» **Aim**
Restate the records below word for word.
======
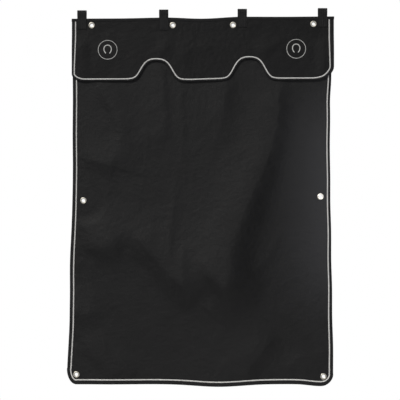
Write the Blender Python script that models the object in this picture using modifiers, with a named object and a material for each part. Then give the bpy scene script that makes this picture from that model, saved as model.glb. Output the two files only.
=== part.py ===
"""Stable curtain: a bound cloth panel with a shaped valance, hung by four webbing tabs.

Metres, +Z up.  The front of the curtain faces -Y and its width runs along X.  The origin is
the middle of the line on which the top edge hangs.  Every cloth piece is an open surface,
placed by a formula and given its thickness by Solidify; folds come forward, towards -Y.
"""
import math

import bmesh
import bpy
from mathutils import Vector

# Cloth and trim thicknesses
PANEL_CLOTH = 0.0015
VALANCE_CLOTH = 0.0015
HEADING_CLOTH = 0.0024
TAPE = 0.0010
WEBBING = 0.0020
GAP = 0.0003
TAPE_GAP = 0.0007

# Top edge: tab centres, how far the edge sags between them, and its slight tilt
TAB_CENTRES = (-0.6395, -0.2065, 0.2095, 0.6350)
RISES_AT_TABS = (0.0031, 0.0050, 0.0055, 0.0027)
SAGS_BETWEEN_TABS = (0.0016, 0.0080, 0.0010)
TOP_TILT = 0.0093
TOP_TAPE_HEIGHT = 0.016
HEADING_HEIGHT = 0.100
BAND_LEFT = -0.694
BAND_RIGHT = 0.696

# Main panel
HALF_WIDTH = 0.684
DROP = 1.9375
RIGHT_NARROWING = 0.0105
UPPER_RIGHT_WIDENING = 0.007
LEFT_WIDENING = 0.0025
LEFT_FLARES = ((0.0150, 0.88, 1.38), (0.0150, 1.56, 1.90))
RIGHT_FLARE = 0.0165
FLARE_SPAN = (0.80, 1.86)
HEM_LOW_SPOTS = ((0.012, 0.076, 0.16), (0.010, 0.62, 0.075))
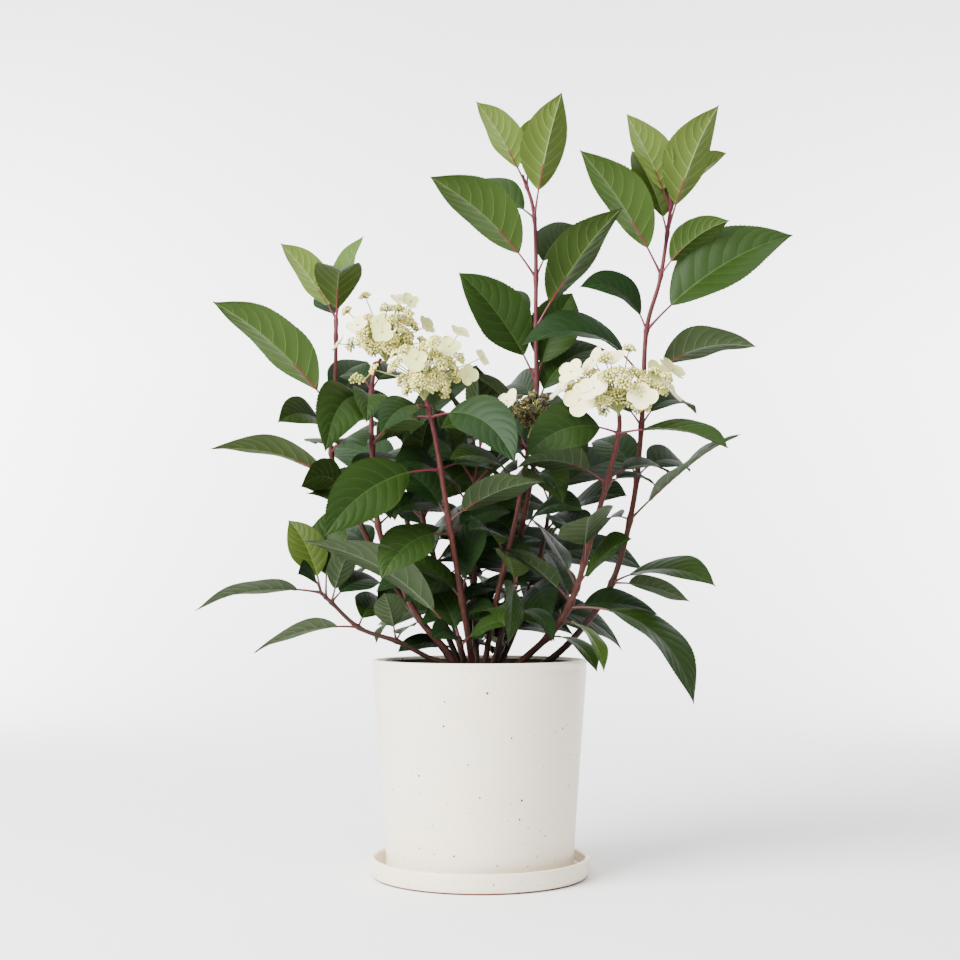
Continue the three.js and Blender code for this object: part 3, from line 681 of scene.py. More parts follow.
# ---------------------------------------------------------------- the shoots' lines and leaves
def line_point(points, t):
    """The smooth line through points, at places t of 0 to 1."""
    points = np.asarray(points, float)
    t = np.atleast_1d(np.asarray(t, float))
    padded = np.vstack([2 * points[0] - points[1], points, 2 * points[-1] - points[-2]])
    spans = len(points) - 1
    at = np.clip(t, 0, 1) * spans
    k = np.minimum(at.astype(int), spans - 1)
    w = (at - k)[:, None]
    p0, p1, p2, p3 = (padded[k + i] for i in range(4))
    start, end = (p2 - p0) / 2, (p3 - p1) / 2
    return (
        p1 + start * w + (3 * (p2 - p1) - 2 * start - end) * w**2 + (2 * (p1 - p2) + start + end) * w**3
    )


def place_at(points, height):
    low, high = 0.0, 1.0
    while high - low > 1e-6:
        middle = (low + high) / 2
        if line_point(points, middle)[0, 2] < height:
            low = middle
        else:
            high = middle
    return low


def outline(t):
    """Half width of a blade at t from base to tip: full sides and a short drawn-out tip."""
    t = np.clip(t, 0, 1)
    base = np.sin(math.pi / 2 * np.minimum(t / LEAF["widest"], 1)) ** 0.8
    rest = np.clip((t - LEAF["widest"]) / (1 - LEAF["widest"]), 0, 1)
    return np.where(t < LEAF["widest"], base, np.cos(math.pi / 2 * rest) ** 0.85 * (1 - 0.5 * rest**8))


class Leaf:
    """One leaf's bow, width and roll, by the same rule as the CAD."""

    def __init__(self, root, heading, rise, reach, arch, facing, key):
        h, r = math.radians(heading), math.radians(rise)
        aim = np.array((math.cos(h) * math.cos(r), math.sin(h) * math.cos(r), math.sin(r)))
        lift = unit(np.cross(aim, np.cross(UP, aim)))
        self.root, self.tip, self.lift = root, root + aim * reach, lift
        self.knee = (root + self.tip) / 2 + lift * reach * arch / 100
        self.stalk = LEAF["stalk"] * mix(0.8, 1.2, fraction(key))
        self.blade = reach * (1 - self.stalk)
        self.half = self.blade * LEAF["width"] * mix(0.92, 1.08, fraction(key + 0.5)) / 2
        self.facing, self.key = facing, key

    def centre(self, t):
        t = np.asarray(t, float)[..., None]
        return (1 - t) ** 2 * self.root + 2 * t * (1 - t) * self.knee + t**2 * self.tip

    def frame(self, t):
        """Along, across and upward directions at places t."""
        t = np.asarray(t, float)[..., None]
        along = unit((1 - t) * (self.knee - self.root) + t * (self.tip - self.knee))
        side = unit(np.cross(along, self.lift))
        sense = np.where(side[..., 1:2] < 0, 1, -1)
        roll = math.radians(self.facing) * sense * np.minimum(1, t / self.stalk)
        up = np.cross(side, along)
        return along, side * np.cos(roll) - up * np.sin(roll), up * np.cos(roll) + side * np.sin(roll)


def pairs_up(shoot, index):
    top = shoot["cane"][-1][2]
    first = mix(HIDDEN["first"], shoot["cane"][1][2], 0.5)
    rows = []
    for i in range(HIDDEN["pairs"]):
        t = i / (HIDDEN["pairs"] - 1)
        rise = mix(*HIDDEN["rise"], t * t)
        reach = mix(*HIDDEN["reach"], math.sin(math.pi * mix(*HIDDEN["longest"], t)))
        for side in (0, 1):
            key = index * 100 + i * 2 + side
            heading = 35 + index * 25 + i * 90 + side * 180 + mix(-16, 16, fraction(key))
            rows.append((
                mix(first, top - HIDDEN["top"], t), heading, rise + mix(-8, 8, fraction(key + 0.3)),
                reach * mix(0.9, 1.08, fraction(key + 0.6)), mix(12, 34, fraction(key + 0.8)),
                HIDDEN["facing"],
            ))
    return rows


def stands_in(tree, leaf):
    """True if the CAD node holds this very leaf: its tip and both margins at one station."""
    t = mix(leaf.stalk, 1, LEAF["station"])
    s = (LEAF["station"] - LEAF["widest"]) / (1 - LEAF["widest"])
    width = leaf.half * (1 - s) ** 0.62 * (1 - 0.18 * s) * math.cos(0.42 * s)
    _, across, normal = leaf.frame([t])
    rim = leaf.centre([t]) + normal * LEAF["fold"] * width
    corners = [leaf.tip, (rim + across * width)[0], (rim - across * width)[0]]
    return all(tree.find(p * MM)[2] < 0.6 * MM for p in corners)


def find_leaf(tree, root, row, key):
    for share in SHARES:
        for swing, tilt in SWINGS:
            _, heading, rise, reach, arch, facing = row
            leaf = Leaf(root, heading + swing, rise + tilt, reach * share, arch, facing, key)
            if stands_in(tree, leaf):
                return leaf
    return None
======
» **Written reply**
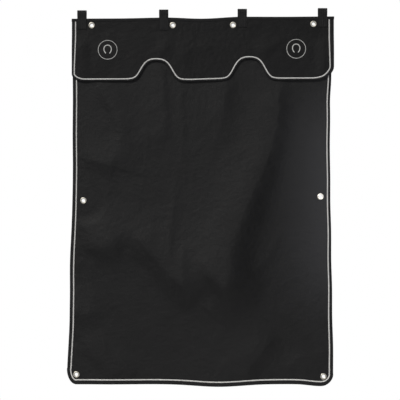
Write the Blender Python script that models the object in this picture using modifiers, with a named object and a material for each part. Then give the bpy scene script that makes this picture from that model, saved as model.glb. Output the two files only.
=== part.py ===
"""Stable curtain: a bound cloth panel with a shaped valance, hung by four webbing tabs.

Metres, +Z up.  The front of the curtain faces -Y and its width runs along X.  The origin is
the middle of the line on which the top edge hangs.  Every cloth piece is an open surface,
placed by a formula and given its thickness by Solidify; folds come forward, towards -Y.
"""
import math

import bmesh
import bpy
from mathutils import Vector

# Cloth and trim thicknesses
PANEL_CLOTH = 0.0015
VALANCE_CLOTH = 0.0015
HEADING_CLOTH = 0.0024
TAPE = 0.0010
WEBBING = 0.0020
GAP = 0.0003
TAPE_GAP = 0.0007

# Top edge: tab centres, how far the edge sags between them, and its slight tilt
TAB_CENTRES = (-0.6395, -0.2065, 0.2095, 0.6350)
RISES_AT_TABS = (0.0031, 0.0050, 0.0055, 0.0027)
SAGS_BETWEEN_TABS = (0.0016, 0.0080, 0.0010)
TOP_TILT = 0.0093
TOP_TAPE_HEIGHT = 0.016
HEADING_HEIGHT = 0.100
BAND_LEFT = -0.694
BAND_RIGHT = 0.696

# Main panel
HALF_WIDTH = 0.684
DROP = 1.9375
RIGHT_NARROWING = 0.0105
UPPER_RIGHT_WIDENING = 0.007
LEFT_WIDENING = 0.0025
LEFT_FLARES = ((0.0150, 0.88, 1.38), (0.0150, 1.56, 1.90))
RIGHT_FLARE = 0.0165
FLARE_SPAN = (0.80, 1.86)
HEM_LOW_SPOTS = ((0.012, 0.076, 0.16), (0.010, 0.62, 0.075))
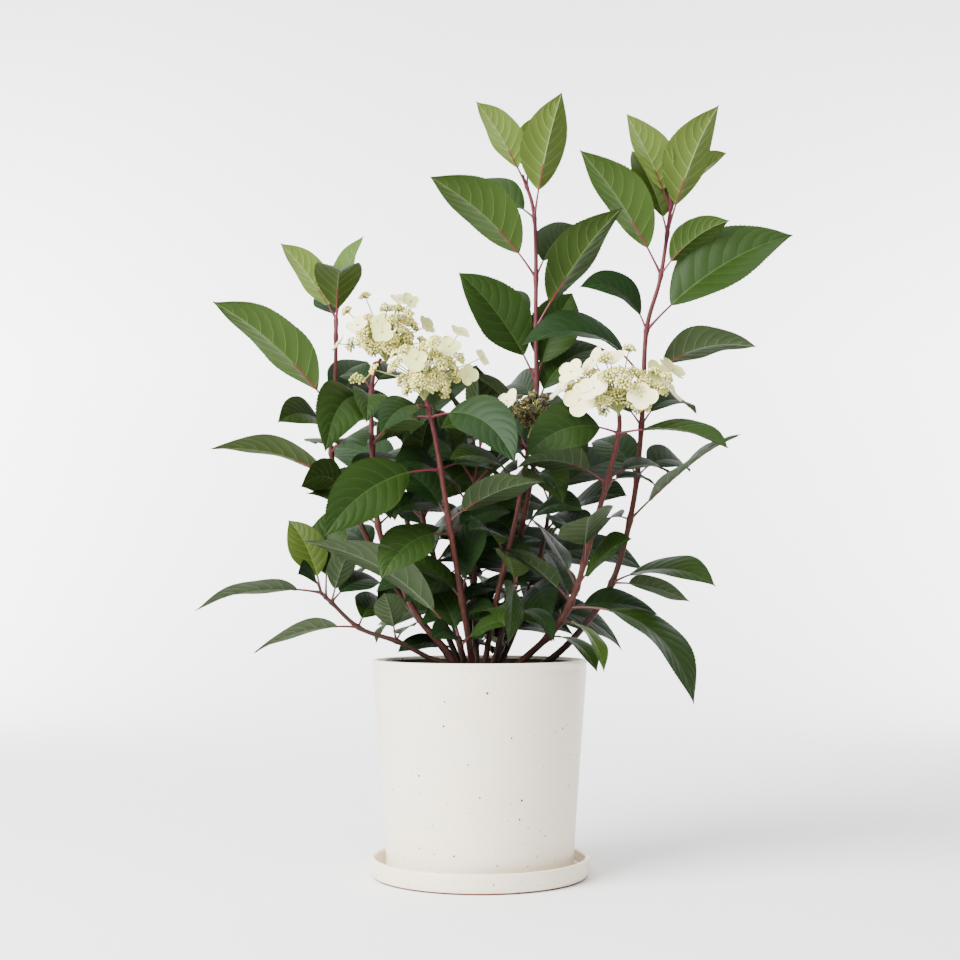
Continue the three.js and Blender code for this object: part 3, from line 681 of scene.py. More parts follow.
# ---------------------------------------------------------------- the shoots' lines and leaves
def line_point(points, t):
    """The smooth line through points, at places t of 0 to 1."""
    points = np.asarray(points, float)
    t = np.atleast_1d(np.asarray(t, float))
    padded = np.vstack([2 * points[0] - points[1], points, 2 * points[-1] - points[-2]])
    spans = len(points) - 1
    at = np.clip(t, 0, 1) * spans
    k = np.minimum(at.astype(int), spans - 1)
    w = (at - k)[:, None]
    p0, p1, p2, p3 = (padded[k + i] for i in range(4))
    start, end = (p2 - p0) / 2, (p3 - p1) / 2
    return (
        p1 + start * w + (3 * (p2 - p1) - 2 * start - end) * w**2 + (2 * (p1 - p2) + start + end) * w**3
    )


def place_at(points, height):
    low, high = 0.0, 1.0
    while high - low > 1e-6:
        middle = (low + high) / 2
        if line_point(points, middle)[0, 2] < height:
            low = middle
        else:
            high = middle
    return low


def outline(t):
    """Half width of a blade at t from base to tip: full sides and a short drawn-out tip."""
    t = np.clip(t, 0, 1)
    base = np.sin(math.pi / 2 * np.minimum(t / LEAF["widest"], 1)) ** 0.8
    rest = np.clip((t - LEAF["widest"]) / (1 - LEAF["widest"]), 0, 1)
    return np.where(t < LEAF["widest"], base, np.cos(math.pi / 2 * rest) ** 0.85 * (1 - 0.5 * rest**8))


class Leaf:
    """One leaf's bow, width and roll, by the same rule as the CAD."""

    def __init__(self, root, heading, rise, reach, arch, facing, key):
        h, r = math.radians(heading), math.radians(rise)
        aim = np.array((math.cos(h) * math.cos(r), math.sin(h) * math.cos(r), math.sin(r)))
        lift = unit(np.cross(aim, np.cross(UP, aim)))
        self.root, self.tip, self.lift = root, root + aim * reach, lift
        self.knee = (root + self.tip) / 2 + lift * reach * arch / 100
        self.stalk = LEAF["stalk"] * mix(0.8, 1.2, fraction(key))
        self.blade = reach * (1 - self.stalk)
        self.half = self.blade * LEAF["width"] * mix(0.92, 1.08, fraction(key + 0.5)) / 2
        self.facing, self.key = facing, key

    def centre(self, t):
        t = np.asarray(t, float)[..., None]
        return (1 - t) ** 2 * self.root + 2 * t * (1 - t) * self.knee + t**2 * self.tip

    def frame(self, t):
        """Along, across and upward directions at places t."""
        t = np.asarray(t, float)[..., None]
        along = unit((1 - t) * (self.knee - self.root) + t * (self.tip - self.knee))
        side = unit(np.cross(along, self.lift))
        sense = np.where(side[..., 1:2] < 0, 1, -1)
        roll = math.radians(self.facing) * sense * np.minimum(1, t / self.stalk)
        up = np.cross(side, along)
        return along, side * np.cos(roll) - up * np.sin(roll), up * np.cos(roll) + side * np.sin(roll)


def pairs_up(shoot, index):
    top = shoot["cane"][-1][2]
    first = mix(HIDDEN["first"], shoot["cane"][1][2], 0.5)
    rows = []
    for i in range(HIDDEN["pairs"]):
        t = i / (HIDDEN["pairs"] - 1)
        rise = mix(*HIDDEN["rise"], t * t)
        reach = mix(*HIDDEN["reach"], math.sin(math.pi * mix(*HIDDEN["longest"], t)))
        for side in (0, 1):
            key = index * 100 + i * 2 + side
            heading = 35 + index * 25 + i * 90 + side * 180 + mix(-16, 16, fraction(key))
            rows.append((
                mix(first, top - HIDDEN["top"], t), heading, rise + mix(-8, 8, fraction(key + 0.3)),
                reach * mix(0.9, 1.08, fraction(key + 0.6)), mix(12, 34, fraction(key + 0.8)),
                HIDDEN["facing"],
            ))
    return rows


def stands_in(tree, leaf):
    """True if the CAD node holds this very leaf: its tip and both margins at one station."""
    t = mix(leaf.stalk, 1, LEAF["station"])
    s = (LEAF["station"] - LEAF["widest"]) / (1 - LEAF["widest"])
    width = leaf.half * (1 - s) ** 0.62 * (1 - 0.18 * s) * math.cos(0.42 * s)
    _, across, normal = leaf.frame([t])
    rim = leaf.centre([t]) + normal * LEAF["fold"] * width
    corners = [leaf.tip, (rim + across * width)[0], (rim - across * width)[0]]
    return all(tree.find(p * MM)[2] < 0.6 * MM for p in corners)


def find_leaf(tree, root, row, key):
    for share in SHARES:
        for swing, tilt in SWINGS:
            _, heading, rise, reach, arch, facing = row
            leaf = Leaf(root, heading + swing, rise + tilt, reach * share, arch, facing, key)
            if stands_in(tree, leaf):
                return leaf
    return None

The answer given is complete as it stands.